Today, across many industries, there’s a growing awareness of the potential impact of automation on routine business operations. The general concept is attractive; the use of technology to automate activities can create benefits of higher quality work that is both more predictable and less costly than corresponding human-based “manual” activities. Of course, this isn’t necessarily a binary selection process; we see ample evidence that the best combination is both automation AND human capital, as opposed to one or the other. We recently published insurance-specific insight that touches on this very issue.

This article on BMW is outside of financial services, but sometimes things happening in adjacent spaces are easier to see and they carry the power to suggest significant analogies. As the article points out, BMW is making large and ongoing investments in automobile manufacturing facilities, including their American plant in South Carolina. This is another example, by the way, of the increasingly heavy reliance on IT-based capabilities at auto manufacturing companies. A surprisingly high percentage of BMW’s future-state employees are expected to be software engineers, which was touched on in this article discussing R&D capabilities. So, not surprisingly, people on the production line are being augmented with, and in some cases replaced by, robotics. A tour of this plant offers an amazing view of “industrialized choreography.”

But that’s only part of the story. All that automation requires a different type of human-based support: keeping the automation working properly. The skills required to run the plant are changing from welders and painters to the people who can keep the machines running to do those same jobs, which results in a need for different training and an introduction of the concept of continuous learning.

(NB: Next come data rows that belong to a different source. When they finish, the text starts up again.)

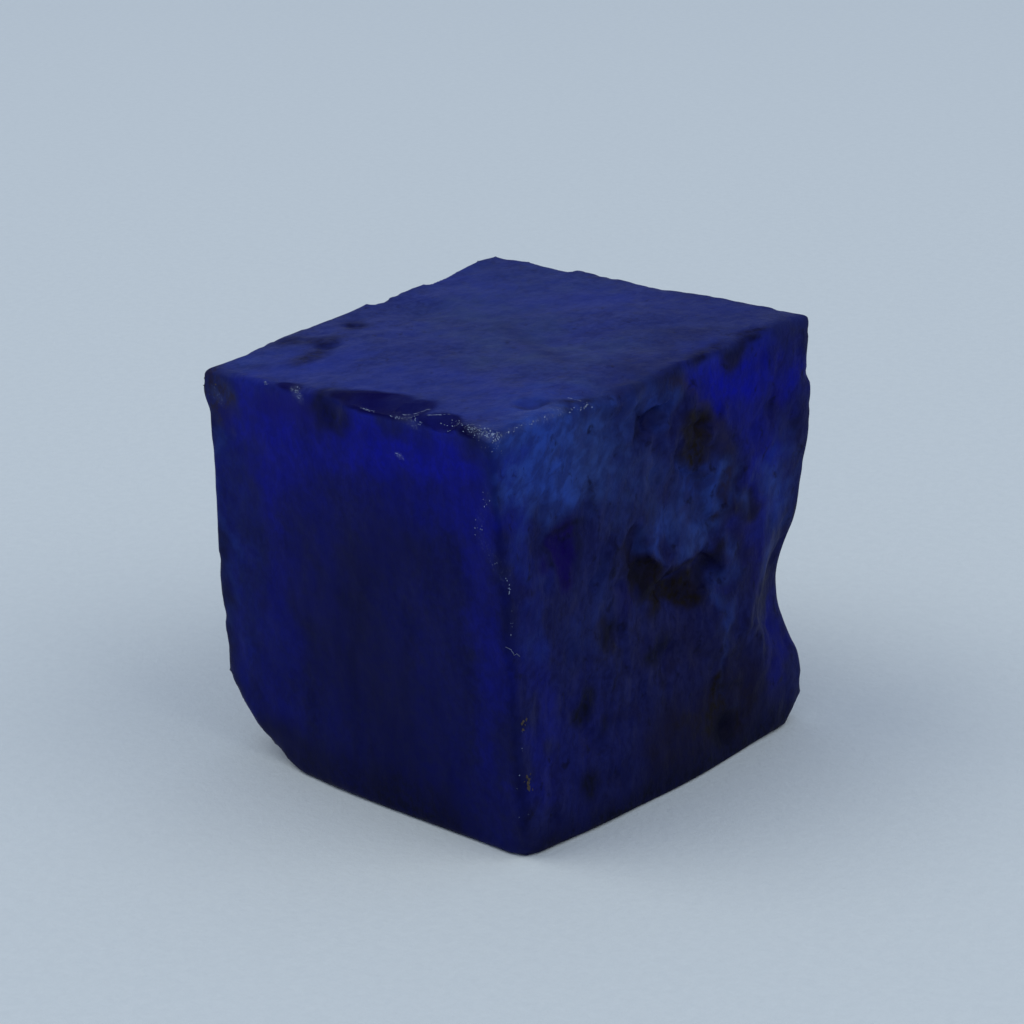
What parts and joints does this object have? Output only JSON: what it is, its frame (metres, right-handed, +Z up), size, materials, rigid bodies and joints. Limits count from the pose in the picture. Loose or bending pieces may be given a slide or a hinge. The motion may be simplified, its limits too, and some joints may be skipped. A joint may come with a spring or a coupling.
{
  "type": "rough tanzanite crystal",
  "caption": "Blocky piece of rough tanzanite, a lopsided cube with worn edges, flaked rims and a notched side, lying on its flat foot.",
  "frame": {"origin": "on the plane that the foot rests on, under the middle of the bounding box", "axes": "+Z up from the foot; -Y out of the front face, which the flaked rim runs along; +X out of the right face, which holds the hollow and the notch"},
  "size_m": [0.0254, 0.0264, 0.0256],
  "materials": {
    "tanzanite": "deep violet-blue crystal, waxy where it is whole, frosted and brown-stained on the right side"
  },
  "bodies": {
    "root": {"tanzanite_crystal": "tanzanite"}
  },
  "joints": []
}
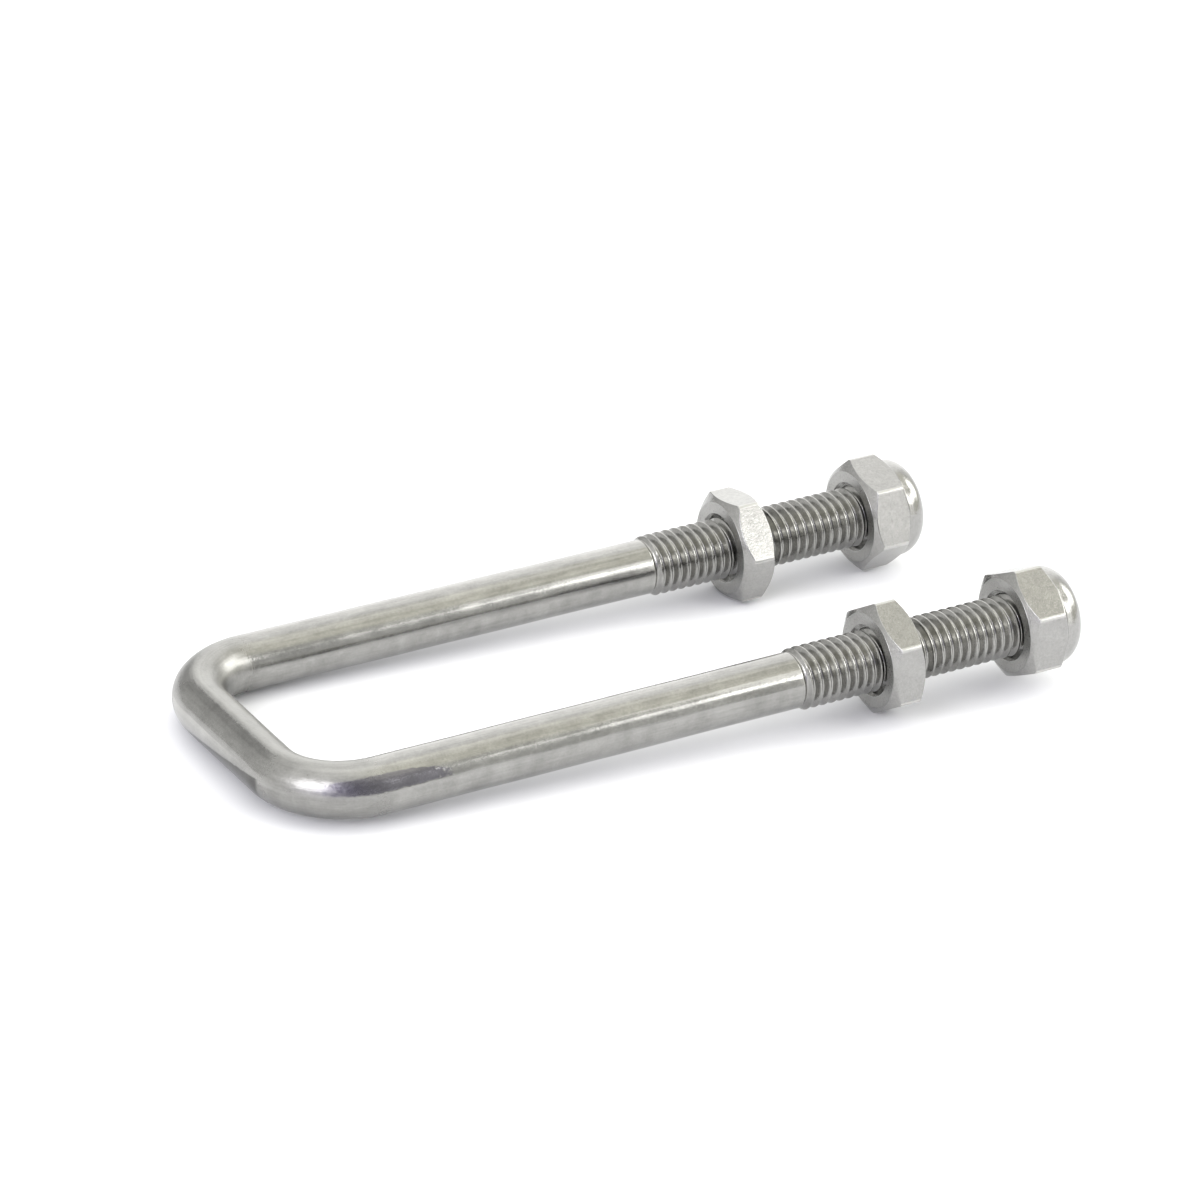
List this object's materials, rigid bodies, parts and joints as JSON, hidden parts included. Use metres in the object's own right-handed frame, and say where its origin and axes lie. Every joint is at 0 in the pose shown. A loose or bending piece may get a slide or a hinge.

At some level, the potential use of AI and RPA as two discreet capabilities will require insurer organizations to address changing skill needs and the impact on their labor forces.

It will also force confronting a fundamental truth: Investing in advanced technology will produce benefits OUTSIDE of the IT organization. Trying to run IT on an unchanging expense ratio from year to year risks putting a carrier in an increasingly uncompetitive position, and it will be a hard transition for many business and finance leaders to recognize. But they will need to do so, just as manufacturers like BMW have.

There’s another fascinating aspect to this story, reflected in the development of the talent needed for the future. To accomplish this, the car manufacturer has set up its own apprentice training program with the promise that those who achieve results above a pre-defined target will have a position with the company. Rather than relying on others to develop critical skills, the company is taking this on internally to specifically develop the talent for their own needs.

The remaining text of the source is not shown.